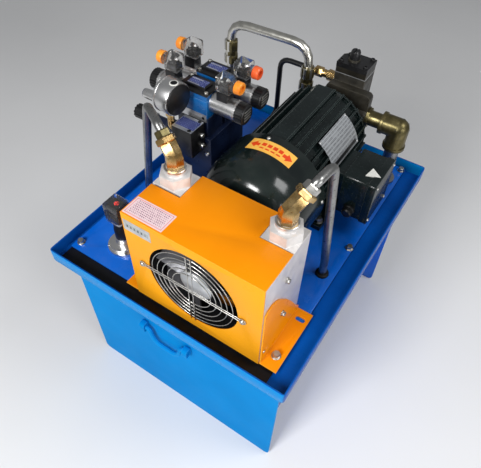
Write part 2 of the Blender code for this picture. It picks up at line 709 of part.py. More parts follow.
def pump():
    y0 = FLANGE_REAR + GAP
    centre = (MOTOR_X, 0.0, MOTOR_Z)
    profile = [(0.0, y0), (0.066, y0), (0.066, y0 + 0.014), (0.054, y0 + 0.020), (0.054, PUMP_REAR)]
    body = lathe(profile + [(0.0, PUMP_REAR)], centre, (0, 1, 0), 28)
    plate = rounded_box(0.0185, 0.1175, 0.243, 0.2625, 0.440, 0.585, 0.010, "Y")
    block = extrusion(control_outline(), "Z", 0.520, PUMP_BLOCK_TOP)
    port = rod((0.085, SUCTION_Y, SUCTION_Z), (0.1175, SUCTION_Y, SUCTION_Z), 0.0225, 24)
    hollow = [(0.0, y0 - 0.01), (0.0185, y0 - 0.01), (0.0185, 0.256), (0.0290, 0.256), (0.0290, 0.288)]
    hollow += [(0.0105, 0.288), (0.0105, 0.300), (0.0, 0.300)]
    cavity = lathe(hollow, centre, (0, 1, 0), 20)
    suction = rod((MOTOR_X + 0.005, SUCTION_Y, SUCTION_Z), (0.13, SUCTION_Y, SUCTION_Z), 0.0118, 18)
    outlet = rod((0.0, DISCHARGE_Y, DISCHARGE_Z), (MOTOR_X, DISCHARGE_Y, DISCHARGE_Z), 0.0065, 16)
    part("pump_body", IRON, [body, plate, block, port], [suction, outlet, cavity])
    x, y = SCREW
    cap = extrusion(control_outline(), "Z", PUMP_BLOCK_TOP + GAP, 0.626)
    neck = drill(x, y, 0.0125, 0.624, 0.630, 24)
    hole = drill(x, y, 0.0058, 0.600, 0.64, 20)
    part("pump_control_cap", IRON, [cap, neck], [hole])
    turned = [(0.0, 0.606), (0.0052, 0.606), (0.0052, 0.6303), (0.0100, 0.6303), (0.0100, 0.6445)]
    turned += [(0.0085, 0.648), (0.0, 0.648)]
    stem = lathe(turned, (x, y, 0.0), (0, 0, 1), 24)
    across = box(x - 0.0015, x + 0.0015, y - 0.02, y + 0.02, 0.646, 0.66)
    set_joint_origin(part("pump_adjusting_screw", BLACK, [stem], [across]), (x, y, 0.0))
    suction_line()
    pressure_line()


def suction_line():
    """A cast elbow screwed to the pump, and the pipe that hangs from it to a strainer in the tank."""
    x, y, z = SUCTION_X, SUCTION_Y, SUCTION_Z
    ring = rod((0.1178, y, z), (0.1240, y, z), 0.0205, 6)
    nipple = rod((0.1220, y, z), (0.1530, y, z), 0.0160, 20)
    mouth = rod((0.1500, y, z), (0.1570, y, z), 0.0238, 24)
    across = rod((0.1550, y, z), (x, y, z), 0.0215, 24)
    down = drill(x, y, 0.0215, 0.4850, z, 24)
    collar = drill(x, y, 0.0238, 0.4843, 0.4915, 24)
    part("suction_elbow", BRASS, [across, down, ball((x, y, z), 0.0222), ring, nipple, mouth, collar])
    pipe = drill(x, y, 0.0155, 0.132, 0.4840, 20)
    flange = drill(x, y, 0.0240, DECK, DECK + 0.006, 28)
    screen = drill(x, y, 0.0185, 0.075, 0.134, 16)
    part("suction_pipe", STEEL, [pipe, flange, screen])


def pressure_line():
    """The fitting on the side of the control block and the pressure tube to the manifold."""
    y, z = DISCHARGE_Y, DISCHARGE_Z
    adds = []
    for near, far, radius, sides in (
        (GAP, 0.006, 0.0135, 24),
        (0.005, 0.022, 0.0120, 6),
        (0.020, 0.036, 0.0085, 20),
        (0.034, 0.052, 0.0112, 6),
    ):
        adds.append(rod((PUMP_BLOCK[0] - near, y, z), (PUMP_BLOCK[0] - far, y, z), radius, sides))
    part("discharge_fitting", BRASS, adds)
    end = Vector(PRESSURE[-1])
    port_nut = rod(end - Vector((0, GAP, 0)), end + Vector((0, 0.020, 0)), 0.0112, 6)
    part("pressure_tube", BLACK, [tube(PRESSURE, 0.0060, 0.025, 12, 5), port_nut])


def loop_line():
    start = Vector(LOOP[0])
    adds = [tube(LOOP, 0.0098, 0.042, 10, 4)]
    adds.append(rod(start - Vector((0, GAP, 0)), start + Vector((0, 0.022, 0)), 0.0150, 6))
    for x in (LOOP[2][0], LOOP[4][0]):
        adds.append(rod((x, 0.250, 0.546), (x, 0.250, 0.566), 0.0155, 6))
        adds.append(rod((x, 0.250, 0.564), (x, 0.250, 0.578), 0.0128, 18))
        adds.append(rod((x, 0.250, 0.576), (x, 0.250, 0.600), 0.0148, 6))
    adds.append(rod((LOOP[5][0], 0.250, DECK), (LOOP[5][0], 0.250, DECK + 0.005), 0.0190, 24))
    part("loop_tube", STEEL, adds)


def valves():
    x0, x1, y0, y1 = MANIFOLD
    block = rounded_box(x0, x1, y0, y1, DECK, MANIFOLD_TOP, 0.002, "Z", 2)
    ports = []
    for point, radius in ((PRESSURE[-1], 0.0080), (LOOP[0], 0.0100)):
        ports.append(rod((point[0], y1 - 0.02, point[2]), (point[0], y1 + 0.01, point[2]), radius, 16))
    for z in (0.430, 0.500):
        for y in STATION_Y:
            ports.append(rod((x0 - 0.01, y, z), (x0 + 0.02, y, z), 0.0082, 16))
    relief_y, relief_z = RELIEF
    seat = rod((x0 + 0.002, relief_y, relief_z), (-0.178, relief_y, relief_z), 0.0135, 6)
    sleeve = rod((-0.176, relief_y, relief_z), (-0.2235, relief_y, relief_z), 0.0085, 20)
    part("manifold_block", NAVY, [block, seat, sleeve], ports)
    for label, y in zip(STATION, STATION_Y):
        station(label, y)
    gauge_group()


def station(label, y):
    """One sandwich valve with a four-way valve over it, its two solenoids and their plugs."""
    left, right = VALVE_X - 0.034, VALVE_X + 0.033
    z0 = MANIFOLD_TOP + GAP
    body = box(left, right, y - 0.023, y + 0.023, z0, SANDWICH_TOP)
    barrel = rod((left + 0.004, y, 0.600), (-0.205, y, 0.600), 0.0108, 20)
    lock = rod((-0.203, y, 0.600), (-0.214, y, 0.600), 0.0125, 6)
    tip = rod((-0.212, y, 0.600), (-0.2475, y, 0.600), 0.0098, 20, 0.0088)
    part(f"sandwich_valve_{label}", NAVY, [body, barrel, lock, tip])
    low, z = SANDWICH_TOP + GAP, VALVE_Z
    lower = box(VALVE_X - 0.0325, VALVE_X + 0.0325, y - 0.023, y + 0.023, low, z + 0.010)
    upper = box(VALVE_X - 0.0315, VALVE_X + 0.0315, y - 0.0215, y + 0.0215, z + 0.008, z + 0.0225)
    ridge = box(VALVE_X - 0.022, VALVE_X + 0.022, y - 0.012, y + 0.012, z + 0.021, z + 0.0275)
    part(f"valve_body_{label}", VALVE_BLUE, [lower, upper, ridge])
    solenoid(label, "left", -1, y, 0.038, 0.035)
    solenoid(label, "right", 1, y, 0.043, 0.032)


def solenoid(label, side, sign, y, plug_start, plug_rise):
    """A coil with its knurled cap, and the plug on it. Distances run outwards from the valve's middle."""

    def x(distance):
        return VALVE_X + sign * distance

    z0 = VALVE_Z + plug_rise
    coil = rod((x(0.0325 + GAP), y, VALVE_Z), (x(0.0850), y, VALVE_Z), 0.0185, 20)
    a, b = sorted((x(0.0445), x(0.0660)))
    seat = box(a, b, y - 0.011, y + 0.011, VALVE_Z + 0.006, z0 - GAP)
    cap = knurled(x(0.0845), x(0.1020), y, VALVE_Z, 0.0195, 12)
    part(f"solenoid_{label}_{side}", STEEL, [coil, seat, cap])
    a, b = sorted((x(plug_start), x(plug_start + 0.0286)))
    shell = rounded_box(a, b, y - 0.0125, y + 0.0125, z0, z0 + 0.029, 0.004, "Y", 2)
    middle = z0 + 0.0145
    gland = rod((x(plug_start + 0.026), y, middle), (x(plug_start + 0.0475), y, middle), 0.0120, 16)
    part(f"plug_{label}_{side}", CLEAR, [shell, gland])


def knurled(xa, xb, y, z, radius, teeth):
    """A round cap along X with a coarse knurl."""
    outline = []
    for k in range(teeth):
        for shift, r in ((0.0, radius), (0.5, radius), (0.55, radius - 0.0016), (0.95, radius - 0.0016)):
            a = 2 * math.pi * (k + shift) / teeth
            outline.append((y + r * math.cos(a), z + r * math.sin(a)))
    return extrusion(outline, "X", min(xa, xb), max(xa, xb))


def gauge_group():
    """The gauge on its stem and elbow beside the gauge block, its needle, and the relief valve's knob."""
    x, y, z = GAUGE
    block = rounded_box(-0.127, -0.0835, -0.086, -0.0453, 0.560, 0.6160, 0.002, "Z", 2)
    part("gauge_block", BLACK, [block])
    facing = Vector((-math.cos(GAUGE_YAW), math.sin(GAUGE_YAW), 0.0))
    rim = GAUGE_R + 0.0013
    profile = [(0.0, -0.0171), (GAUGE_R - 0.002, -0.0171), (GAUGE_R, -0.0145), (GAUGE_R, 0.0125)]
    profile += [(rim, 0.0130), (rim, 0.0171), (GAUGE_R - 0.0022, 0.0171), (GAUGE_R - 0.0022, 0.0120)]
    case = lathe(profile + [(0.0, 0.0120)], (x, y, z), facing, 28)
    stem_x = -0.1355
    low = z - GAUGE_R
    stem = rod((stem_x, y, low - 0.011), (stem_x, y, low + 0.003), 0.0090, 6)
    neck = rod((stem_x, y, 0.605), (stem_x, y, low - 0.008), 0.0062, 14)
    elbow = rod((stem_x, y, 0.605), (-0.1273, y, 0.605), 0.0072, 14)
    part("pressure_gauge", STEEL, [case, stem, neck, elbow, ball((stem_x, y, 0.605), 0.0078)])
    pivot = Vector(GAUGE) + facing * 0.0134
    hub = rod(pivot - facing * 0.0011, pivot + facing * 0.0011, 0.0030, 16)
    arrow = box(-0.0004, 0.0004, -0.00055, 0.00055, 0.0, 0.0215)
    turn = Matrix.Rotation(-GAUGE_YAW, 4, "Z") @ Matrix.Rotation(math.radians(-135), 4, "X")
    arrow.transform(Matrix.Translation(pivot) @ turn)
    set_joint_origin(part("gauge_needle", BLACK, [hub, arrow]), pivot)
    relief_y, relief_z = RELIEF
    knob = knurled(-0.2238, -0.2570, relief_y, relief_z, 0.0145, 12)
    hole = rod((-0.2200, relief_y, relief_z), (-0.2260, relief_y, relief_z), 0.0050, 12)
    set_joint_origin(part("relief_knob", BLACK, [knob], [hole]), (-0.24, relief_y, relief_z))


def level_switch():
    x, y = SWITCH_X, SWITCH_Y
    flange = drill(x, y, 0.0335, DECK, DECK + 0.006, 28)
    upper = drill(x, y, 0.0285, DECK + 0.0055, DECK + 0.0125, 24)
    neck = drill(x, y, 0.0120, DECK + 0.010, 0.4687, 20)
    stem = drill(x, y, 0.0045, 0.150, DECK + 0.002, 12)
    stops = [drill(x, y, 0.0085, z, z + 0.004, 16) for z in (0.152, 0.356)]
    guide = drill(x, y, 0.0122, DECK - 0.008, DECK + 0.002, 20)
    part("level_switch_stem", STEEL, [flange, upper, neck, guide, stem] + stops)
    head = rounded_box(x - 0.0175, x + 0.0175, y - 0.0175, y + 0.0175, 0.4690, 0.5155, 0.004)
    part("level_switch_head", CLEAR, [head])
    profile = [(0.0052, 0.1563), (0.0120, 0.1563), (0.0120, 0.1963), (0.0052, 0.1963)]
    ring = lathe(profile, (x, y, 0.0), (0, 0, 1), 24)
    set_joint_origin(part("level_switch_float", BLACK, [ring]), (x, y, 0.1763))


reservoir()
handle()
cooler()
returns()
motor()
pump()
loop_line()
valves()
level_switch()
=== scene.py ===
"""Looks for the hydraulic power unit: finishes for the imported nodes, and the small pieces that sit on them.

Metres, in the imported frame: +Z up, the cooler faces -Y and the motor's terminal box faces +X.
"""

import math

import bmesh
import bpy
from mathutils import Matrix, Vector


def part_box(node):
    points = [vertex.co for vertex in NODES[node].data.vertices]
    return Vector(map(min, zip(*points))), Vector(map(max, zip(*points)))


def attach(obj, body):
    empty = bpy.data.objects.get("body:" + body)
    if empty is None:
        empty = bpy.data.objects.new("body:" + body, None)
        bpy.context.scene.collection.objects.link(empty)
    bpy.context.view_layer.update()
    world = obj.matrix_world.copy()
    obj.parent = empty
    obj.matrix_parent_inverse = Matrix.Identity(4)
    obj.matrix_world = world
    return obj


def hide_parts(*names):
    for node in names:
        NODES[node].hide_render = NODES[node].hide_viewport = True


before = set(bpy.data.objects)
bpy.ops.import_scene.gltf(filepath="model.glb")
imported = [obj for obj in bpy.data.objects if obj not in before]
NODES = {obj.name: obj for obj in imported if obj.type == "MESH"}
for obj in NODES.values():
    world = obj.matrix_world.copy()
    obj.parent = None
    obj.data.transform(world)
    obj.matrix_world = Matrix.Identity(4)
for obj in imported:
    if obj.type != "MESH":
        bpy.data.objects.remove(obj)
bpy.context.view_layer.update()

MM = 0.001
LIFT = 0.0002
UP = Vector((0, 0, 1))
STATIONS = ("front", "rear")
SIDES = (("left", -1), ("right", 1))


def middle(node):
    low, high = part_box(node)
    return (low + high) / 2


# -------- places, from the frame

cover_low, cover_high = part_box("cover_plate")
DECK = cover_high.z
shroud_low, shroud_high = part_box("cooler_shroud")
fan = middle("cooler_fan_rotor")
motor = middle("motor_fan_cowl")
cowl_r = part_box("motor_fan_cowl")[1].x - motor.x

# -------- places and sizes that no node gives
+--
All lines in the listing above from the line containing "neck = drill(x, y, 0.0120, DECK" to the line containing "obj.parent = empty", inclusive, should be retyped exactly; no other lines should appear.

## RESPONSE
    neck = drill(x, y, 0.0120, DECK + 0.010, 0.4687, 20)
    stem = drill(x, y, 0.0045, 0.150, DECK + 0.002, 12)
    stops = [drill(x, y, 0.0085, z, z + 0.004, 16) for z in (0.152, 0.356)]
    guide = drill(x, y, 0.0122, DECK - 0.008, DECK + 0.002, 20)
    part("level_switch_stem", STEEL, [flange, upper, neck, guide, stem] + stops)
    head = rounded_box(x - 0.0175, x + 0.0175, y - 0.0175, y + 0.0175, 0.4690, 0.5155, 0.004)
    part("level_switch_head", CLEAR, [head])
    profile = [(0.0052, 0.1563), (0.0120, 0.1563), (0.0120, 0.1963), (0.0052, 0.1963)]
    ring = lathe(profile, (x, y, 0.0), (0, 0, 1), 24)
    set_joint_origin(part("level_switch_float", BLACK, [ring]), (x, y, 0.1763))


reservoir()
handle()
cooler()
returns()
motor()
pump()
loop_line()
valves()
level_switch()
=== scene.py ===
"""Looks for the hydraulic power unit: finishes for the imported nodes, and the small pieces that sit on them.

Metres, in the imported frame: +Z up, the cooler faces -Y and the motor's terminal box faces +X.
"""

import math

import bmesh
import bpy
from mathutils import Matrix, Vector


def part_box(node):
    points = [vertex.co for vertex in NODES[node].data.vertices]
    return Vector(map(min, zip(*points))), Vector(map(max, zip(*points)))


def attach(obj, body):
    empty = bpy.data.objects.get("body:" + body)
    if empty is None:
        empty = bpy.data.objects.new("body:" + body, None)
        bpy.context.scene.collection.objects.link(empty)
    bpy.context.view_layer.update()
    world = obj.matrix_world.copy()
    obj.parent = empty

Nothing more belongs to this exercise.